Esta
3ª parte abre com a afirmativa da postagem anterior: :“Para
encontrar algo de análogo a este fenômeno, é necessário procurá-lo na região
nebulosa do mundo religioso”. E se encerra com a afirmativa de que o valor não traz escrito
na testa o que ele realmente é “Longe disso, ele transforma cada produto do
trabalho num hieróglifo [social]. Somente com o tempo o homem procurará
decifrar o sentido do hieróglifo, penetrar nos segredos da obra social para a
qual contribui, pois a transformação dos objetos úteis em valores é um produto
da sociedade, tal como o é a linguagem”.
“Para encontrar algo de análogo a este fenômeno, é necessário
procurá-lo na região nebulosa do mundo religioso. Aí os produtos do cérebro
humano parecem dotados de vida própria, entidades autônomas que mantêm relações
entre si e com os homens. O mesmo se passa no mundo mercantil com os produtos
da mão do homem. É o que se pode chamar o fetichismo que se aferra aos produtos
do trabalho logo que se apresentam como mercadorias, sendo, portanto,
inseparável deste modo-de-produção.
[Este caráter fetiche do mundo
das mercadorias decorre, como mostrou a análise precedente, do caráter social
próprio do trabalho que produz mercadorias.]

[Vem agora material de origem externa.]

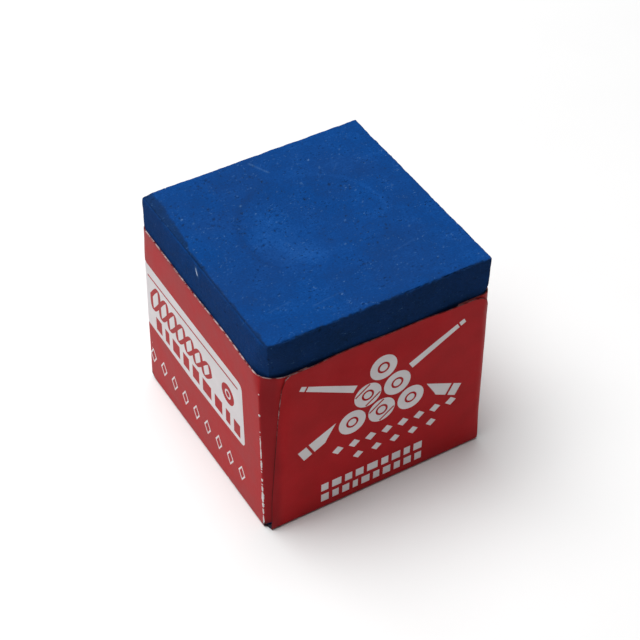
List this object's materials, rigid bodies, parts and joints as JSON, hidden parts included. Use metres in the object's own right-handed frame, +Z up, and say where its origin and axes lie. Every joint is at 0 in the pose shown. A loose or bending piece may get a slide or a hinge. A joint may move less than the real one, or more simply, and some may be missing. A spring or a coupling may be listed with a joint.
{
  "type": "cue chalk cube",
  "caption": "Cube of pressed cue chalk with a shallow dish worn in its top, in a glued, folded printed paper label that leaves its upper rim bare.",
  "frame": {"origin": "centre of the underside, on the plane that the cube rests on", "axes": "+Z up through the dish; -Y is the front panel of the label, +X and -X are its two side panels"},
  "size_m": [0.0222, 0.0226, 0.0222],
  "materials": {
    "chalk": "dry, matte and powdery pressed chalk, with fine pits and crumbly edges",
    "label": "varnished red and white print on thin white paper, with raw white cut edges",
    "glue": "dried cream-coloured paste"
  },
  "bodies": {
    "root": {"chalk_block": "chalk", "label_sheet": "label", "block_glue": "glue", "tab_glue_front_left": "glue", "tab_glue_front_right": "glue", "tab_glue_back_left": "glue", "tab_glue_back_right": "glue"}
  },
  "joints": []
}
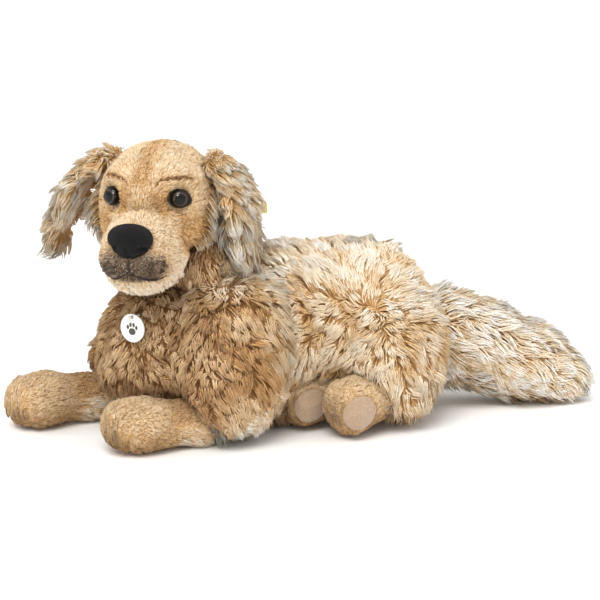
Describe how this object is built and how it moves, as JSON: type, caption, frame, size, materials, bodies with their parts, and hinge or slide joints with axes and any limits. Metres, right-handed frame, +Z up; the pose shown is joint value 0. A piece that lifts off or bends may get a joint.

Os objetos úteis só se tornam
em geral mercadorias porque são produtos de trabalhos privados, executados
independentemente uns dos outros. O conjunto destes trabalhos privados
constitui o trabalho social [global]. Dado que os produtores só entram em
contacto social pela troca dos seus produtos, é só no quadro desta troca que se
afirma também o caráter [especificamente] social dos seus trabalhos privados.
Ou melhor, os trabalhos privados manifestam-se na realidade como frações do
trabalho social global apenas através das relações que a troca estabelece entre
os produtos do trabalho e, por intermédio destes, entre os produtores. Daí
resulta que para estes últimos, as relações [sociais] dos seus trabalhos
privados aparecem tal como são, ou seja, não como relações imediatamente
sociais entre pessoas nos seus próprios trabalhos, mas antes como [relações
materiais entre pessoas e] relações sociais entre coisas.
Somente pela troca é que os
produtos do trabalho adquirem, como valores, uma existência social idêntica e
uniforme, distinta da sua existência material e multiforme como objetos úteis.
Esta cisão do produto do trabalho, em objeto útil e objeto de valor, só teve
lugar na prática a partir do momento em que a troca adquiriu extensão e
importância bastantes para que passassem a ser produzidos objetos úteis em vista
da troca, de modo que o caráter de valor destes objetos é já tomado em
consideração na sua própria produção.
A partir desse momento, os
trabalhos privados dos produtores adquirem, de fato, um duplo caráter social.
Por um lado, como trabalhos úteis [determinados], devem satisfazer uma
determinada necessidade social, afirmando-se portanto como partes integrantes
do trabalho global, isto é, do sistema de divisão social do trabalho que se
forma espontaneamente; por outro lado, só satisfazem as diversas necessidades
dos próprios produtores, na medida em que cada espécie de trabalho privado útil
é permutável - isto é, é equivalente a - qualquer outra espécie de trabalho
privado útil. A igualdade de trabalhos que diferem toto coelo uns dos
outros só pode consistir numa abstração da sua desigualdade real, na
redução ao seu caráter comum de dispêndio de força humana, de trabalho humano
abstrato, e é somente a troca que opera esta redução, pondo em presença uns dos
outros, num pé de igualdade, os produtos dos mais diversos trabalhos.
O duplo caráter social dos trabalhos
privados apenas se reflete no cérebro dos produtores sob as formas em que se
manifestam no tráfico concreto, na troca dos produtos; [o caráter socialmente
útil dos seus trabalhos privados, no fato de o produto do trabalho ter de ser
útil, e útil aos outros; e o caráter social de igualdade dos diferentes
trabalhos" no caráter comum de valor desses objetos materialmente
diferentes os produtos do trabalho.]
Quando os produtores relacionam
os produtos do seu trabalho a título de valores, não é que eles vejam neles um
simples invólucro sob o qual se esconde um trabalho humano idêntico; pelo
contrário, ao considerarem iguais na troca os seus diversos produtos,
pressupõem com isso que os seus diferentes trabalhos são iguais. Eles fazem-no
sem o saber. Portanto, o valor não tem, escrito na fronte, o que ele é. Longe
disso, ele transforma cada produto do trabalho num hieróglifo [social]. Somente
com o tempo o homem procurará decifrar o sentido do hieróglifo, penetrar nos
segredos da obra social para a qual contribui, pois a transformação dos objetos
úteis em valores é um produto da sociedade, tal como o é a linguagem.